▶ WHAT TO WORK ON
Quote every line from the top of the listing down to and including the line that contains "points = [vertex.co".

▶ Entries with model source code
(begin)

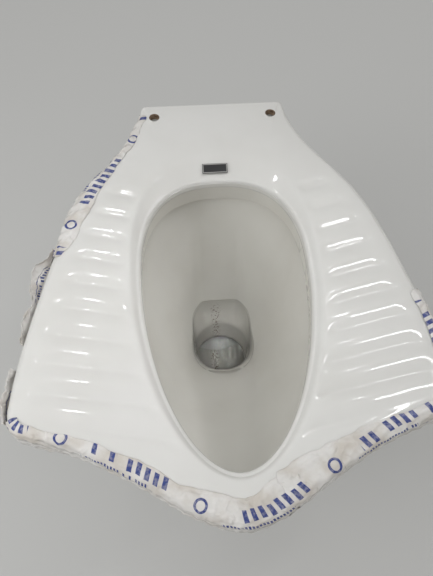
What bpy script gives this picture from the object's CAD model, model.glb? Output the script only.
import bmesh
import bpy
import numpy as np
from mathutils import Matrix, Vector


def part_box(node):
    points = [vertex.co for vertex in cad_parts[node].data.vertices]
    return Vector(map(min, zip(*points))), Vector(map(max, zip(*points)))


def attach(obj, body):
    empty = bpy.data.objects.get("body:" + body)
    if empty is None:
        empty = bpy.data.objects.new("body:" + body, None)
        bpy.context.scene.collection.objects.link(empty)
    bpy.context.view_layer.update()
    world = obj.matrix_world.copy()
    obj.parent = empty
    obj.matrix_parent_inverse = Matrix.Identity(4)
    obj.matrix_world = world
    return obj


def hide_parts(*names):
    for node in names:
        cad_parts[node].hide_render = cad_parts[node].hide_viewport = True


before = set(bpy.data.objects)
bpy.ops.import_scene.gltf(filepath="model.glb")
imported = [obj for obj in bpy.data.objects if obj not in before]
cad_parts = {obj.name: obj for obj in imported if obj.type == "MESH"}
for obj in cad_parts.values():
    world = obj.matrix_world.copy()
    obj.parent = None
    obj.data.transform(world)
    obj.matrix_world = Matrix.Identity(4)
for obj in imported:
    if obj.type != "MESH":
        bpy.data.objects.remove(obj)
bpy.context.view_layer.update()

# The toilet is one fired casting wound in packing film. Metres, +Z up, nose to -Y, deck to +Y.
# The camera stands at the nose and looks down, 0.55 m over the rim, a little left and tilted.
plate_low, plate_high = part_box("rim_plate")
TOP = plate_high.z
BACK = plate_high.y
LENGTH = plate_high.y - plate_low.y
WIDTH = plate_high.x - plate_low.x
CAMERA_PLACE = Vector((-0.0375, BACK - 0.5771, TOP + 0.5503))
CAMERA_YAW, CAMERA_DIP, CAMERA_ROLL = np.radians((-4.98, 61.90, 1.34))
FOCAL_PIXELS, PICTURE_HEIGHT, SENSOR = 560, 576, 36.0


def camera_axes(yaw, dip, roll):
    """Right, up and forward of a camera that looks along +Y, turned by yaw, dipped, then rolled."""
    heading = np.array([-np.sin(yaw), np.cos(yaw), 0.0])
    forward = heading * np.cos(dip) + np.array([0, 0, -np.sin(dip)])
    level = np.array([np.cos(yaw), np.sin(yaw), 0.0])
    upright = np.cross(level, forward)
    right = np.cos(roll) * level + np.sin(roll) * upright
    up = np.cos(roll) * upright - np.sin(roll) * level
    return right, up, forward


right, up, forward = camera_axes(CAMERA_YAW, CAMERA_DIP, CAMERA_ROLL)
camera = bpy.data.objects.new("camera", bpy.data.cameras.new("camera"))
camera.data.sensor_width = SENSOR
camera.data.lens = FOCAL_PIXELS / PICTURE_HEIGHT * SENSOR
camera.data.clip_start = 0.01
camera.matrix_world = Matrix.Translation(CAMERA_PLACE) @ Matrix(np.column_stack((right, up, -forward))).to_4x4()
bpy.context.scene.collection.objects.link(camera)
bpy.context.scene.camera = camera


# Glaze: clear glossy enamel over white vitreous china, with faint tone clouds, a slow
# orange-peel ripple and a few iron specks. It is shared by every china piece.
class Term:
    """A shader value that Python's operators turn into Math nodes."""

    def __init__(self, tree, socket):
        self.tree, self.socket = tree, socket

    def math(self, operation, *others):
        return add_node(self.tree, "ShaderNodeMath", {"operation": operation}, [self, *others])

    def __add__(self, other):
        return self.math("ADD", other)

    def __sub__(self, other):
        return self.math("SUBTRACT", other)

    def __rsub__(self, other):
        return self.math("MULTIPLY", -1.0).math("ADD", other)

    def __mul__(self, other):
        return self.math("MULTIPLY", other)

    def __truediv__(self, other):
        return self.math("DIVIDE", other)

    def between(self, low, high):
        """0 below low, 1 above high and a smooth step from one to the other."""
        settings = {"interpolation_type": "SMOOTHSTEP"}
        values = {"Value": self, "From Min": low, "From Max": high}
        return add_node(self.tree, "ShaderNodeMapRange", settings, values)

    __radd__, __rmul__ = __add__, __mul__


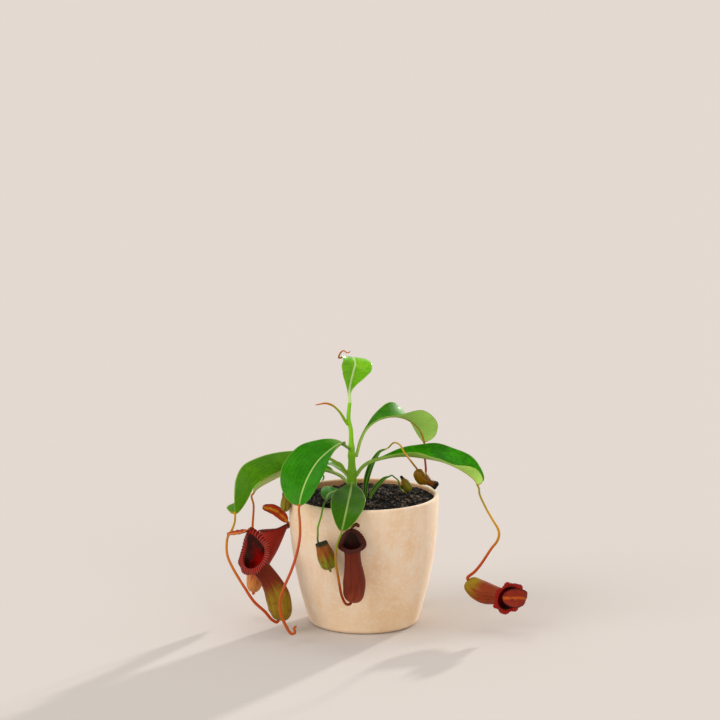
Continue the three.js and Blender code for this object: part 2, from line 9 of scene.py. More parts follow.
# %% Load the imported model
import bpy
import numpy as np
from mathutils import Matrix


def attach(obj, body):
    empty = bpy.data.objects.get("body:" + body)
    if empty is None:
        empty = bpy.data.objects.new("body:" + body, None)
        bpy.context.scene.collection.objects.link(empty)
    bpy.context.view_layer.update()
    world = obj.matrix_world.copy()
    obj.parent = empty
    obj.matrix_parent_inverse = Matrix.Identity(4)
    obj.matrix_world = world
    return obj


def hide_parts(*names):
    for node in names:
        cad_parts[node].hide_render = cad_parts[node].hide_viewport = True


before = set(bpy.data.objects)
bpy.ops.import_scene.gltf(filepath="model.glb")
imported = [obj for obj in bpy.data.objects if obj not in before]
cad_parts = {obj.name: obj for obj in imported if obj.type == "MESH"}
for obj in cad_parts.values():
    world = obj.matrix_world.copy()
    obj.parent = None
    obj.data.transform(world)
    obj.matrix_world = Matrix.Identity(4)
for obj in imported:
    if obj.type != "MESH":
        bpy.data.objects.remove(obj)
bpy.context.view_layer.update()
MM = 0.001
print("nodes in the frame:", len(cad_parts))

# %% [markdown]
# ## Camera and light
#
# A product photo of a small thing is taken from far off with a long lens, which keeps the pot's
# sides almost parallel. The camera stands 2.6 m in front and looks down by ten degrees. A world of
# one pale colour lights the plant evenly but would leave it flat, so four lamps are added: a low,
# narrow one behind on the right, which draws the bright edges and the long shadow, a wide one on
# the left, a weak warm one on the right, and one overhead. They are sun lamps, which light all of
# the floor alike; an area lamp close by would leave a bright pool on it.

# %% Camera
CAMERA_PLACE = (-0.0034, -2.6, 0.716)
CAMERA_TILT = 79.81  # degrees; 90 would look level
CAMERA_LENS = 142.85  # mm, on a sensor 36 mm wide

camera = bpy.data.objects.new("camera", bpy.data.cameras.new("camera"))
camera.data.lens = CAMERA_LENS
camera.data.sensor_width = 36
camera.location = CAMERA_PLACE
camera.rotation_euler = (np.radians(CAMERA_TILT), 0, 0)
bpy.context.scene.collection.objects.link(camera)
bpy.context.scene.camera = camera
bpy.context.scene.view_settings.view_transform = "Standard"
print("camera tilt:", CAMERA_TILT, "degrees")

# %% Lamps and world
def lamp(name, place, width, strength, colour):
    """A far lamp in the direction of a place, seen as a disc so many degrees wide."""
    light = bpy.data.lights.new(name, "SUN")
    light.angle, light.energy, light.color = np.radians(width), strength, colour
    piece = bpy.data.objects.new(name, light)
    piece.location = place
    piece.rotation_euler = piece.location.to_track_quat("Z", "Y").to_euler()
    bpy.context.scene.collection.objects.link(piece)


lamp("back_right_lamp", (1.0, 1.5, 0.5), 3, 2.6, (1.0, 0.97, 0.92))
lamp("left_lamp", (-2.0, -1.1, 1.5), 46, 1.35, (1.0, 1.0, 0.99))
lamp("right_lamp", (1.3, -2.2, 1.0), 30, 0.4, (1.0, 0.9, 0.76))
lamp("overhead_lamp", (-0.3, 0.6, 1.9), 20, 0.3, (1.0, 0.99, 0.98))
WORLD_COLOUR, WORLD_STRENGTH = (0.9, 0.87, 0.86, 1), 0.72
world = bpy.data.worlds.new("studio_air")
bpy.context.scene.world = world
world.use_nodes = True
air = world.node_tree.nodes["Background"].inputs
air["Color"].default_value, air["Strength"].default_value = WORLD_COLOUR, WORLD_STRENGTH

# %% [markdown]
# ## Curves as whole arrays
#
# Every leaf, tendril and pitcher follows a curve through a few points. Blender has Bezier and NURBS
# curves for that, but a surface that is worked out with numpy needs the curve as an array. The
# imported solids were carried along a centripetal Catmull-Rom curve, which passes through all its
# points and makes no loops, so the same curve is worked out here.

# %% Curves and profiles
SPAN_STEPS = 48  # points worked out on each span of a curve


def hermite(a, b, slope_a, slope_b, u):
    """Cubic from a to b with the given slopes: a's weight falls as 1 - 3u^2 + 2u^3, b's rises."""
    return ((1 + 2 * u) * (1 - u) ** 2 * a + u * (1 - u) ** 2 * slope_a
            + u ** 2 * (3 - 2 * u) * b + u ** 2 * (u - 1) * slope_b)


def profile(values, t):
    """Smooth curve through equally spaced values, read at share t: slopes are half the difference
    of a value's two neighbours."""
    v = np.array([values[0], *values, values[-1]], float)
    place = np.asarray(t, float) * (len(values) - 1)
    i = np.clip(np.floor(place).astype(int), 0, len(values) - 2)
    slope_a, slope_b = (v[i + 2] - v[i]) / 2, (v[i + 3] - v[i + 1]) / 2
    return hermite(v[i + 1], v[i + 2], slope_a, slope_b, place - i)


def girth(radii, t):
    """A pitcher's radius: the profile, closed at its base like the end of a ball, r0 + (r - r0) x
    sqrt(1 - (1 - u)^2), where u runs from 0 to 1 over the first of its equal steps."""
    u = np.minimum(1, t * (len(radii) - 1))
    return radii[0] + (profile([radii[1], *radii[1:]], t) - radii[0]) * np.sqrt(1 - (1 - u) ** 2)


def unit(v):
    """Each vector divided by its length."""
    return v / np.linalg.norm(v, axis=-1, keepdims=True)


def around(count):
    """Equal angles once round, without the last, which would be the first again."""
    return np.linspace(0, 2 * np.pi, count, endpoint=False)


def square_to(along, v):
    """The part of v at right angles to unit headings, v - (v . heading) heading, made a unit."""
    return unit(v - (along @ v)[..., None] * along)


def smooth(low, high, x):
    """0 below low, 1 above high, and 3u^2 - 2u^3 between."""
    u = np.clip((x - low) / (high - low), 0, 1)
    return u * u * (3 - 2 * u)


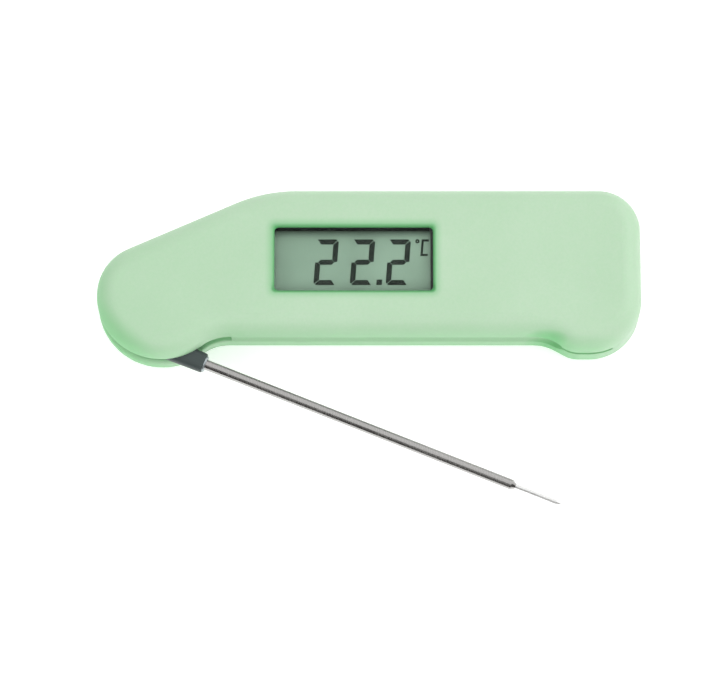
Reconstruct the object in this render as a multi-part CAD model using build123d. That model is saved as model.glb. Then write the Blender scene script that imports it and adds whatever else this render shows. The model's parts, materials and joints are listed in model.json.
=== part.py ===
from build123d import *
import math
import os

# Folding-probe food thermometer, in millimetres.
# X runs along the case away from the pivot, Y across it, Z from the flat back (Z = 0) to the
# display face.  The origin is the probe's pivot axis where it meets the back.
# Left, right, upper and lower are as seen from the display side (+X right, +Y up).

os.makedirs("parts", exist_ok=True)

# ---------------------------------------------------------------------------
# Shared dimensions
# ---------------------------------------------------------------------------
# case outline in plan; angles in radians
LOBE_R = 18.69                        # pivot lobe, centred on the pivot
LOBE_TURN = math.radians(174.7)       # polar angle where the lobe tightens
LOBE_UPPER_R = 14.62                  # tighter radius on the upper left
SLOPE_DEG = 23.95                     # slant of the upper left edge, degrees
SHOULDER_R = 43.5                     # slanted edge to top edge
TOP_Y = 31.2
CORNER_R = 11.94                      # upper right corner
RIGHT_X = 137.6
FOOT_CORNER_R = 14.84                 # lower right corner
FOOT_Y = -16.3                        # lowest point of the foot
FOOT_X = 119.76                       # start of the foot's straight bottom
FOOT_R = 8.35
FOOT_DIP_R = 12.2
FOOT_SLOPE = math.radians(29.2)
BOTTOM_Y = -12.09                     # bottom edge
DIP_R = 12.48                         # hollow between lobe and bottom edge

# case thickness
CASE_T = 19.0
PART_Z = 10.1                         # parting plane, also the mid plane of the probe
EDGE_FRONT_R = 5.6
EDGE_BACK_R = 4.0
WALL = 2.2
ROOF_Z = 17.2                         # inside of the front wall
FLOOR_Z = 1.8                         # inside of the back wall
INNER_Y = -8.3                        # the inside stops here, above the scoop for the stem
INNER_CORNER_R = 3.4

# scoop along the bottom edge for the folded stem, and the tip's slot in the foot
SCOOP_R = 2.76
SCOOP_X0, SCOOP_X1 = 17.0, 112.3
TIP_SLOT_END = 129.3
TIP_SLOT_HALF = 0.85

# probe and hub, laid out folded: the stem runs along +X at Y = -STEM_Y
STEM_Y = 13.37
STEM_R = 1.5
STEM_IN_R = 1.1
STEM_START = 8.7
STEM_END = 113.3
SHOULDER_END = 114.5
TIP_R = 0.65
TIP_IN_R = 0.43
TIP_END = 128.4
TIP_POINT = 1.4                       # length of the conical point
SNOUT_END = 18.6
COLLAR_END = 19.1
HUB_R = 16.2
HUB_HALF = 2.25
HUB_Z0, HUB_Z1 = PART_Z - HUB_HALF, PART_Z + HUB_HALF
POCKET_Z = PART_Z - 1.15              # floor of the pocket in the hub
CAP_Z = PART_Z + 1.15                 # seat of the hub cap
CAP_SCREW_Z = 11.68                   # seat of the screw heads in the cap
TRUNNION_R = 4.0
TRUNNION_Z0, TRUNNION_Z1 = 3.2, 14.8
TRUNNION_END_GAP = 0.2
RUN = 0.05                            # running clearance of the trunnions, radial
REST = Rot(0, 0, -22.03)              # turns the probe from folded to its rest position

# slot for the hub
SLOT_Z0, SLOT_Z1 = PART_Z - 2.45, PART_Z + 2.45
SLOT_R = 16.5
SLOT_X1 = 19.9                        # right end of the slot
SLOT_Y1 = -9.95                       # upper side of its right part
SWEEP_END = math.radians(93)          # upper end of the slot's opening, polar angle
FAR = 60.0                            # beyond the case on the pivot side
FRONT_LIPS = (0.45, 0.3)              # rounding round the lobe, and where it meets the bottom edge
REAR_LIPS = (1.5, 0.6)
BLOCK_R = 18.6                        # solid block left round the pivot
BLOCK_TOP_Z = 14.0

# display window
WIN_X0, WIN_X1 = 32.3, 77.8
WIN_Y0, WIN_Y1 = -0.22, 19.1
WIN_CX, WIN_CY = (WIN_X0 + WIN_X1) / 2, (WIN_Y0 + WIN_Y1) / 2
WIN_W, WIN_H = WIN_X1 - WIN_X0, WIN_Y1 - WIN_Y0
SEAT_Z = 17.7
RIM_R = 1.05
PANE_W, PANE_H, PANE_R = 49.5, 23.3, 1.5
PANE_T = 1.5
ADHESIVE_T = 0.12

# circuit board
PCB_Z0, PCB_Z1 = 9.9, 10.9

# battery compartment
CELL_R = 10.0
CELL_Y = 9.5
CELL_XS = (93.5, 115.5)
CELL_MID_X = sum(CELL_XS) / 2
CELL_ROOF_Z = 6.6                     # top of the pockets cut from the back
TRAY_TOP_Z = 8.0
COVER_CX, COVER_CY = 104.6, 9.5
COVER_W, COVER_H = 46.8, 26.0
COVER_SCREWS = [(CELL_MID_X, CELL_Y + 9.7), (CELL_MID_X, CELL_Y - 9.7)]
# X of the contact beside each cell, and the side of the cell it is on
SIDE_CONTACTS = [(CELL_XS[0] - CELL_R - 0.1, -1), (CELL_XS[1] + CELL_R + 0.1, 1)]
SPRING_OFFSET = 6.9                   # spring leg, left of the cell centre
SWITCH_X, SWITCH_Y = 84.8, 19.4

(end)

▶ EXERCISE SOLUTION
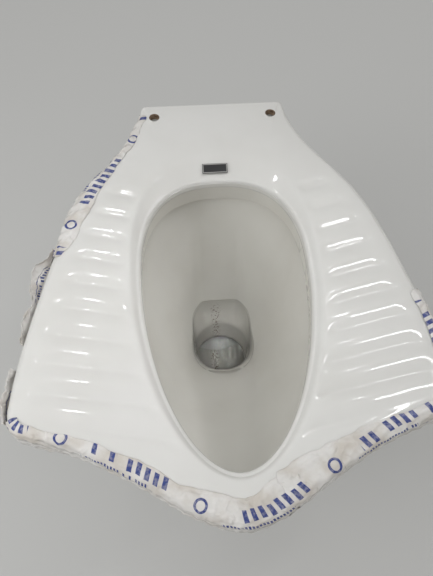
What bpy script gives this picture from the object's CAD model, model.glb? Output the script only.
import bmesh
import bpy
import numpy as np
from mathutils import Matrix, Vector


def part_box(node):
    points = [vertex.co for vertex in cad_parts[node].data.vertices]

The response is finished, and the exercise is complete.